YOUR OBJECTIVE
The line containing "return np.where(p[..., 2]" marks the end: quote every line from the start of the records below through it, word for word.

---

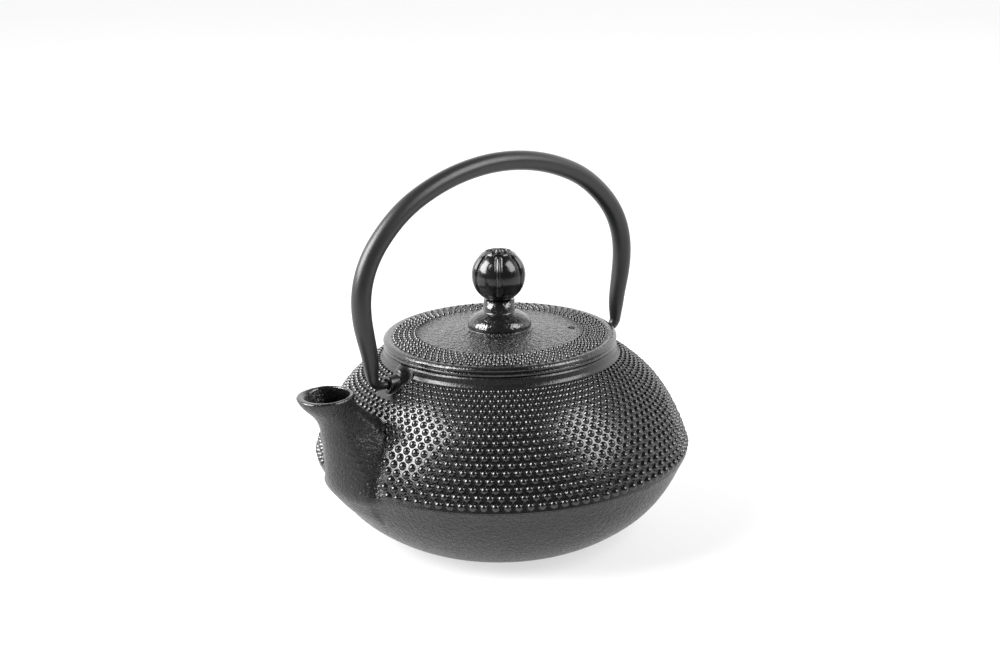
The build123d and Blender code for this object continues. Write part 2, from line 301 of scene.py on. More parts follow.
def smooth_min(a, b, k):
    """Lower of two distance fields, rounded where they cross within k."""
    h = np.maximum(k - np.abs(a - b), 0) / k
    return np.minimum(a, b) - h * h * k / 4


def smooth_max(a, b, k):
    return -smooth_min(-a, -b, k)


LID_TOP_LINE = smooth_curve([LID_EDGE[-1], *LID_TOP, LID_FLANGE[0]])
BOWL_LINE = smooth_curve([*BOWL, WAIST])
SHOULDER_LINE = smooth_curve([WAIST, *SHOULDER, COLLAR_FOOT])
OUTER_LINE = np.vstack([BOWL_LINE, SHOULDER_LINE[1:], [COLLAR_TOP]])
CAVITY_LINE = np.vstack([
    smooth_curve([CAVITY_FLOOR, *CAVITY_LOWER, CAVITY_WAIST]),
    smooth_curve([CAVITY_WAIST, *CAVITY_UPPER, CAVITY_ROOF])[1:],
])


def turned_field(p, line):
    """Rough distance outside a turned shape whose radius at each height is given by a line."""
    step = 0.5
    steepest = 2
    radius = np.interp(p[..., 2], line[:, 1], line[:, 0])
    above = np.interp(p[..., 2] + step, line[:, 1], line[:, 0])
    slope = (above - radius) / step
    return (np.hypot(p[..., 0], p[..., 1]) - radius) / np.sqrt(1 + np.minimum(slope ** 2, steepest ** 2))


def body_field(p):
    return np.maximum(turned_field(p, OUTER_LINE), p[..., 2] - COLLAR_TOP[1])


def cavity_field(p):
    """Distance outside the cavity, which counts as far away above its roof."""
    far = 5.0
    below_roof = np.maximum(turned_field(p, CAVITY_LINE), CAVITY_FLOOR[1] - p[..., 2])
    return np.where(p[..., 2] < CAVITY_ROOF[1], below_roof, far)


def rows_at(rows, z):
    """Each column of a table of rows keyed by height, read smoothly at heights z."""
    table = np.array(rows, float)
    dense = smooth_curve(table, per_span=6)
    return [np.interp(z, dense[:, 0], dense[:, column]) for column in range(1, table.shape[1])]


def spout_field(p):
    """Distance outside the spout: a round front that meets concave sides at a ridge, and a round back."""
    z = p[..., 2]
    front_x, ridge_x, ridge_y, side_x, side_y, back_x = rows_at(SPOUT_ROWS, z)
    x = p[..., 0]
    y = np.abs(p[..., 1])
    depth = ridge_x - front_x
    radius = (depth ** 2 + ridge_y ** 2) / (2 * depth)
    front = np.hypot(x - front_x - radius, y) - radius
    share = np.clip((x - ridge_x) / (side_x - ridge_x), 0, 1)
    flank = (y - ridge_y - (side_y - ridge_y) * share ** 2) * SPOUT_FLANK_SLOPE
    reach = back_x - side_x
    rear = (np.hypot(np.maximum(x - side_x, 0) / reach, y / side_y) - 1) * np.minimum(reach, side_y)
    side = smooth_max(front, np.where(x > side_x, rear, flank), SPOUT_RIDGE_ROUNDING)
    top = SPOUT_TOP - SPOUT_TILT * np.maximum(SPOUT_LEVEL_X - x, 0)
    open_top = smooth_max(side, z - top, SPOUT_LIP_ROUNDING)
    return smooth_max(open_top, SPOUT_ROWS[0][0] - z, SPOUT_HEEL_ROUNDING)


def channel_field(p):
    z = np.maximum(p[..., 2], CHANNEL_ROWS[0][0])
    centre, radius = rows_at(CHANNEL_ROWS, z)
    side = np.hypot(p[..., 0] - centre, p[..., 1]) - radius
    return np.maximum(side, CHANNEL_ROWS[0][0] - p[..., 2])


def spout_casting(p):
    """Body and spout as one casting, with the pouring channel and the pot's cavity open."""
    solid = smooth_min(body_field(p) + BLEND_SINK, spout_field(p), SPOUT_FILLET)
    hollow = np.minimum(channel_field(p), cavity_field(p))
    return smooth_max(solid, -hollow, HOLLOW_ROUNDING)


def ear_field(p):
    """Distance outside one lug on the +X side, a round-headed ear that narrows outward, with its boss."""
    x = p[..., 0]
    share = np.clip((x - LUG_INNER[0]) / (LUG_OUTER[0] - LUG_INNER[0]), 0, 1)
    half = LUG_INNER[1] + share * (LUG_OUTER[1] - LUG_INNER[1])
    top = LUG_INNER[2] + share * (LUG_OUTER[2] - LUG_INNER[2])
    head = np.hypot(p[..., 1], np.maximum(p[..., 2] - (top - half), 0)) - half
    middle = (LUG_INNER[0] + LUG_OUTER[0]) / 2
    thickness = LUG_OUTER[0] - LUG_INNER[0]
    ear = smooth_max(head, np.abs(x - middle) - thickness / 2, LUG_EDGE)
    boss = np.hypot(p[..., 1], p[..., 2] - HINGE_HEIGHT) - BOSS_RADIUS
    boss = smooth_max(boss, np.maximum(x - BOSS_END, BOSS_START - x), BOSS_EDGE)
    return smooth_min(ear, boss, BOSS_FILLET)


def hole_field(p):
    side = np.hypot(p[..., 1], p[..., 2] - HINGE_HEIGHT) - HOLE_RADIUS
    return np.maximum(side, HOLE_END - p[..., 0])


def lug_casting(p):
    """Body and one lug as one casting, trimmed clear of the lid and drilled for the bail."""
    solid = smooth_min(body_field(p) + BLEND_SINK, ear_field(p), LUG_FILLET)
    lid_space = np.maximum(np.hypot(p[..., 0], p[..., 1]) - LID_CLEARANCE, COLLAR_TOP[1] - p[..., 2])
    return smooth_max(np.maximum(solid, -lid_space), -hole_field(p), HOLE_ROUNDING)


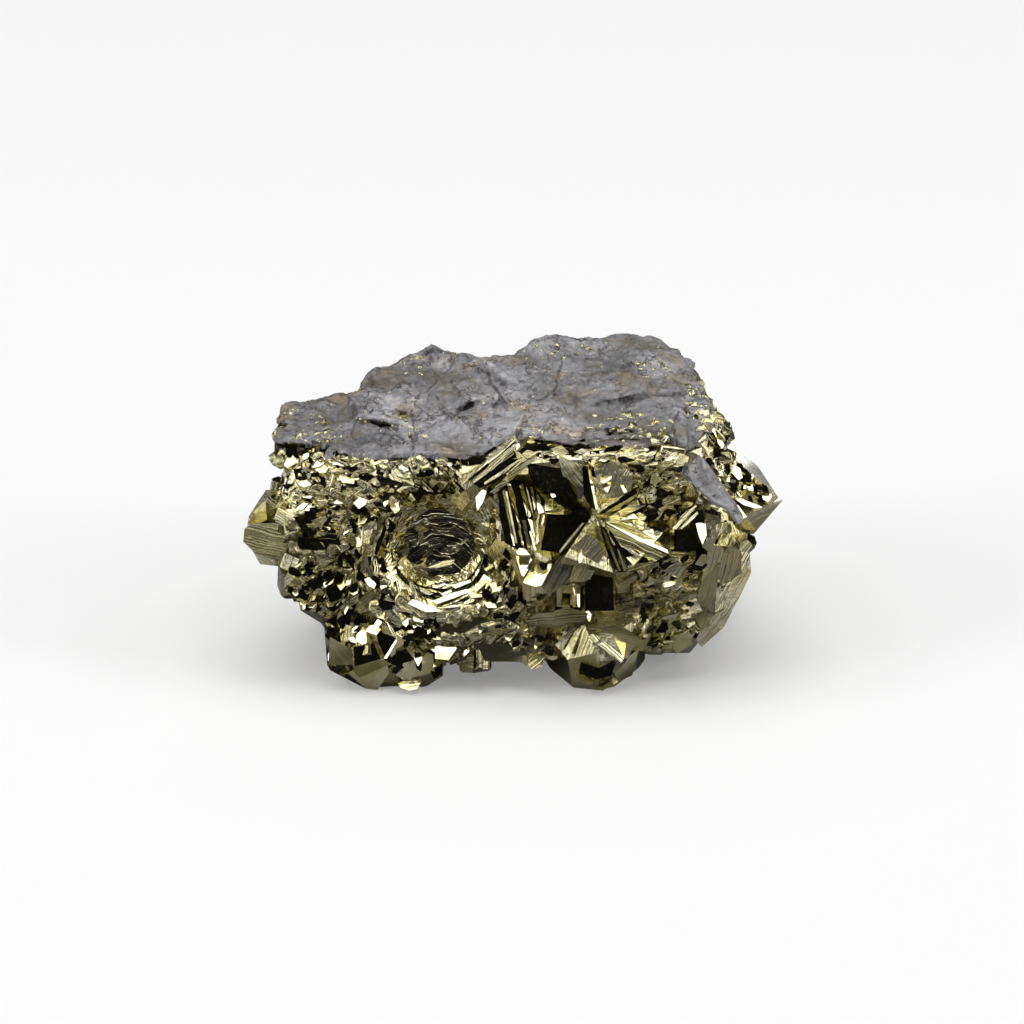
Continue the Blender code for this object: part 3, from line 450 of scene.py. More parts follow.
     -0.85))),
    ("cube_side", "olive", ((16.06, -2.95), (16.83, -3.5), (17.27, -2.06), (17.1, -0.63), (16.33,
     -0.96))),
    ("cheek_gap", "black", ((17.16, 0.15), (17.18, -2.73), (17.4, -2.73), (17.73, -0.07))),
    ("cheek_blade", "olive_bright", ((17.44, -2.73), (17.82, -2.56), (18.62, -1.62), (18.71, -0.74),
     (17.73, -0.96))),
    ("cheek_line", "bright", ((18.18, -1.68), (18.46, -1.79), (18.6, -0.9), (18.18, -0.68))),
    ("cheek_line_2", "bright", ((18.04, -3.39), (18.46, -3.61), (18.99, -2.39), (18.71, -2.17))),
    ("arc_1", "bright", ((13.46, -1.34), (13.79, -1.51), (15.56, 0.46), (15.45, 0.64), (14.4, -0.18))),
    ("arc_2", "olive", ((13.07, -0.96), (13.4, -1.23), (15.34, 0.75), (14.73, 0.92), (13.96, 0.26))),
    ("arc_3", "bright", ((14.12, -1.34), (14.29, -1.45), (15.06, -0.74), (15.67, -0.13), (15.56, 0.04),
     (14.84, -0.63))),
    ("tip_facet", "olive", ((18.98, -1.51), (19.59, -2.12), (20.58, -1.84), (22.96, 1.03), (21.47,
     0.48), (18.98, -0.74))),
    ("tip_glint_1", "bright", ((18.82, 1.25), (19.81, 0.59), (20.81, 0.31), (21.36, 0.42), (19.59,
     1.14))),
    ("tip_glint_2", "bright", ((18.82, 0.31), (18.87, -0.41), (19.31, -0.65), (19.92, -0.41), (19.2,
     0.59))),
    ("tip_glint_3", "olive_bright", ((19.7, 0.26), (19.92, -0.18), (20.64, 0.09), (20.53, 0.31))),
    ("tip_glint_4", "bright", ((21.36, 1.42), (21.47, 1.09), (21.85, 0.86), (22.24, 1.36), (21.97,
     1.69))),
    ("tip_shade", "black", ((17.71, 2.13), (18.15, 1.14), (18.71, 0.37), (19.04, 0.59), (18.6, 1.47))),
    ("foot_facet", "olive", ((-14.08, -13.8), (-12.54, -15.14), (-11.52, -15.26), (-10.55, -13.8),
     (-10.67, -12.88), (-12.98, -13.12))),
    ("foot_left", "grey", ((-15.7, -13.12), (-13.59, -13.02), (-13.76, -11.62), (-15.51, -10.64))),
    ("foot_dark", "black", ((-13.52, -11.49), (-13.42, -13.17), (-11.23, -12.54), (-11.77, -11.18))),
    ("foot_glint_1", "bright", ((-13.27, -11.01), (-12.74, -11.27), (-11.96, -11.08), (-12.54, -9.87),
     (-13.23, -10.4))),
    ("foot_glint_2", "bright", ((-15.02, -13.68), (-14.59, -14.14), (-14.05, -13.85), (-14.49,
     -13.36))),
    ("rhomb_face", "black", ((-11.65, -9.62), (-11.4, -11.13), (-10.75, -12.39), (-9.87, -10.76),
     (-10.99, -8.65))),
    ("rhomb_edge_1", "bright", ((-11.09, -8.7), (-9.87, -10.89), (-9.68, -10.74), (-10.89, -8.55))),
    ("rhomb_edge_2", "bright", ((-10.89, -12.44), (-10.65, -12.49), (-9.68, -10.79), (-9.87, -10.79))),
    ("rhomb_edge_3", "bright", ((-11.69, -9.48), (-11.43, -9.87), (-10.89, -9.18), (-11.09, -8.65))),
    ("second_foot_black", "black", ((-10.7, -12.73), (-10.07, -13.12), (-8.61, -12.73), (-6.96, -11.62),
     (-8.12, -10.69), (-9.53, -11.03))),
    ("second_foot_pale", "grey", ((-9.34, -14.29), (-7.88, -14.05), (-6.62, -13.61), (-6.81, -11.52))),
    ("second_foot_glint", "bright", ((-9.77, -14.65), (-9.53, -15.02), (-8.8, -15.26), (-8.12, -15.14),
     (-7.73, -14.48), (-9.09, -14.29))),
    ("gold_crystal", "bright", ((-6.54, -12.49), (-5.4, -12.59), (-4.72, -11.62), (-5.21, -10.79),
     (-6.54, -11.13))),
    ("ledge_olive", "olive", ((-4.48, -12.64), (0.87, -12.83), (0.92, -11.74), (-2.05, -10.93), (-3.5,
     -11.18))),
    ("ledge_glint", "bright", ((-4.28, -12.05), (-4.11, -12.34), (-3.26, -11.49), (-3.38, -11.25))),
    ("small_crystal", "bright", ((1.31, -12.95), (1.65, -13.46), (2.62, -13.12), (2.81, -11.98), (2.33,
     -11.74))),
    ("small_shade", "olive", ((1.26, -12.47), (1.48, -12.83), (2.45, -11.74), (1.96, -11.74))),
    ("front_left_stripe", "bright", ((4.42, -11.96), (5.05, -12.05), (5.97, -9.87), (5.58, -9.72))),
    ("front_left_stripe_2", "olive_bright", ((3.59, -11.37), (4.27, -11.71), (5.44, -9.87), (5.2,
     -9.77))),
    ("front_top_glint", "bright", ((6.58, -9.38), (7.07, -9.72), (7.38, -9.18), (7.07, -8.89))),
    ("front_band", "bright", ((6.58, -10.84), (9.28, -12.83), (9.57, -12.39), (6.99, -10.35), (6.65,
     -10.45))),
    ("front_right", "grey", ((7.19, -9.96), (9.52, -12.39), (10.4, -11.57), (11.03, -10.89), (9.13,
     -9.48))),
    ("front_dark", "black", ((5.73, -13.75), (7.24, -14.29), (8.45, -14), (8.89, -12.83), (6.51,
     -11.91), (5.85, -12.88))),
    ("front_lower_right", "olive", ((8.77, -13.92), (9.13, -14.53), (10.3, -14), (10.83, -11.66), (9.67,
     -12.59))),
    ("front_white", "bright", ((7.31, -15.11), (7.72, -15.31), (9.13, -14.53), (8.89, -14.05))),
    ("front_left_glint", "bright", ((5.49, -14.09), (6.46, -14.82), (6.99, -14.65), (6.12, -13.85))),
    ("white_wedge", "bright", ((1.55, -8.02), (1.6, -8.7), (3.59, -8.5), (3.69, -7.87))),
    ("olive_plate", "grey", ((1.02, -9.48), (3.59, -9.96), (6.22, -9.23), (6.51, -8.6), (4.76, -8.09),
     (1.89, -8.75))),
    ("middle_plate", "grey", ((-7.03, -9.96), (-6.62, -10.69), (-4.43, -10.4), (-1.95, -9.09), (-3.02,
     -8.99))),
    ("lower_right_facet", "grey", ((13.51, -10.69), (14.04, -12.2), (15.45, -11.37), (15.16, -10.16))),
    ("nose_face", "lined_olive", ((-22.83, -2.52), (-21.82, -3.52), (-19.24, -4.39), (-17.52, -2.81),
     (-19.38, -0.94), (-21.82, -0.94), (-22.68, -1.37))),
    ("nose_top", "grey", ((-22.4, -0.94), (-21.82, -1.16), (-20.82, -0.65), (-20.96, 0.93), (-21.68,
     0.35))),
    ("grey_grain_face", "grey", ((-12.92, -7.4), (-12.35, -8.41), (-11.41, -8.12), (-11.2, -7.04),
     (-12.06, -6.68))),
    ("lower_left_glint", "bright", ((-17.44, -6.11), (-17.37, -6.43), (-16.8, -6.47), (-16.37, -6.18),
     (-16.94, -5.82))),
    ("crescent", "black", ((-11.92, -2.81), (-11.77, -3.52), (-11.41, -3.6), (-10.48, -1.08), (-10.8,
     -0.72), (-11.48, -1.51))),
    ("right_side_1", "pale", ((17.32, -8.66), (19.31, -7.62), (20.44, -5.2), (20.26, -3.12), (17.67,
     -4.16))),
    ("right_side_2", "pale", ((15.76, -10.91), (16.28, -11.6), (18.19, -9.87), (19.31, -7.62), (16.8,
     -9.09))),
    ("right_side_3", "olive", ((15.41, -8.66), (16.28, -10.22), (17.23, -8.66), (17.67, -4.33), (16.28,
     -5.46))),
)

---

WRITTEN REPLY
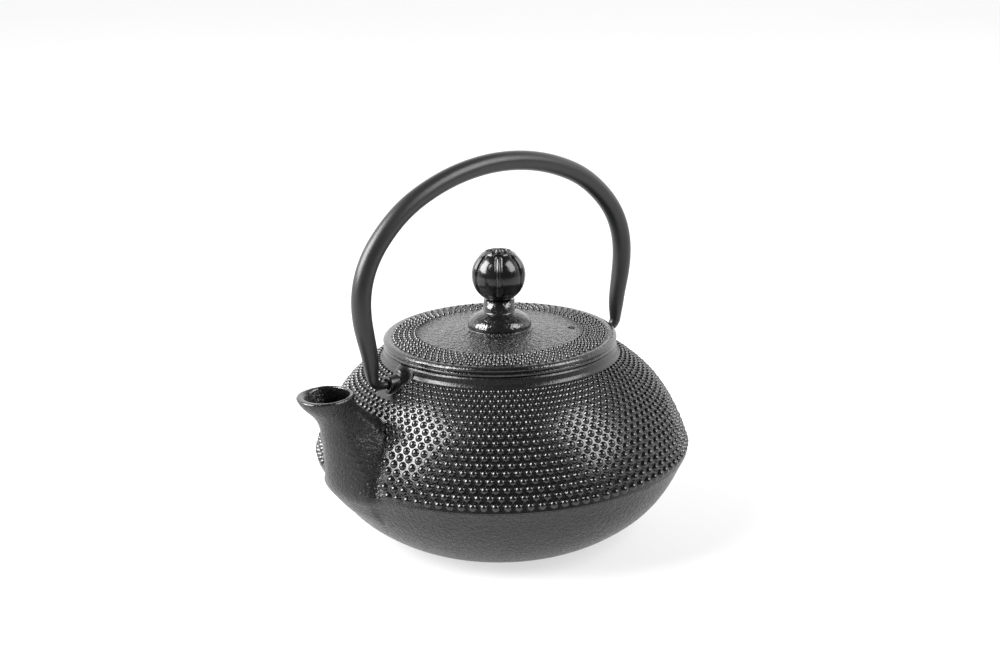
The build123d and Blender code for this object continues. Write part 2, from line 301 of scene.py on. More parts follow.
def smooth_min(a, b, k):
    """Lower of two distance fields, rounded where they cross within k."""
    h = np.maximum(k - np.abs(a - b), 0) / k
    return np.minimum(a, b) - h * h * k / 4


def smooth_max(a, b, k):
    return -smooth_min(-a, -b, k)


LID_TOP_LINE = smooth_curve([LID_EDGE[-1], *LID_TOP, LID_FLANGE[0]])
BOWL_LINE = smooth_curve([*BOWL, WAIST])
SHOULDER_LINE = smooth_curve([WAIST, *SHOULDER, COLLAR_FOOT])
OUTER_LINE = np.vstack([BOWL_LINE, SHOULDER_LINE[1:], [COLLAR_TOP]])
CAVITY_LINE = np.vstack([
    smooth_curve([CAVITY_FLOOR, *CAVITY_LOWER, CAVITY_WAIST]),
    smooth_curve([CAVITY_WAIST, *CAVITY_UPPER, CAVITY_ROOF])[1:],
])


def turned_field(p, line):
    """Rough distance outside a turned shape whose radius at each height is given by a line."""
    step = 0.5
    steepest = 2
    radius = np.interp(p[..., 2], line[:, 1], line[:, 0])
    above = np.interp(p[..., 2] + step, line[:, 1], line[:, 0])
    slope = (above - radius) / step
    return (np.hypot(p[..., 0], p[..., 1]) - radius) / np.sqrt(1 + np.minimum(slope ** 2, steepest ** 2))


def body_field(p):
    return np.maximum(turned_field(p, OUTER_LINE), p[..., 2] - COLLAR_TOP[1])


def cavity_field(p):
    """Distance outside the cavity, which counts as far away above its roof."""
    far = 5.0
    below_roof = np.maximum(turned_field(p, CAVITY_LINE), CAVITY_FLOOR[1] - p[..., 2])
    return np.where(p[..., 2] < CAVITY_ROOF[1], below_roof, far)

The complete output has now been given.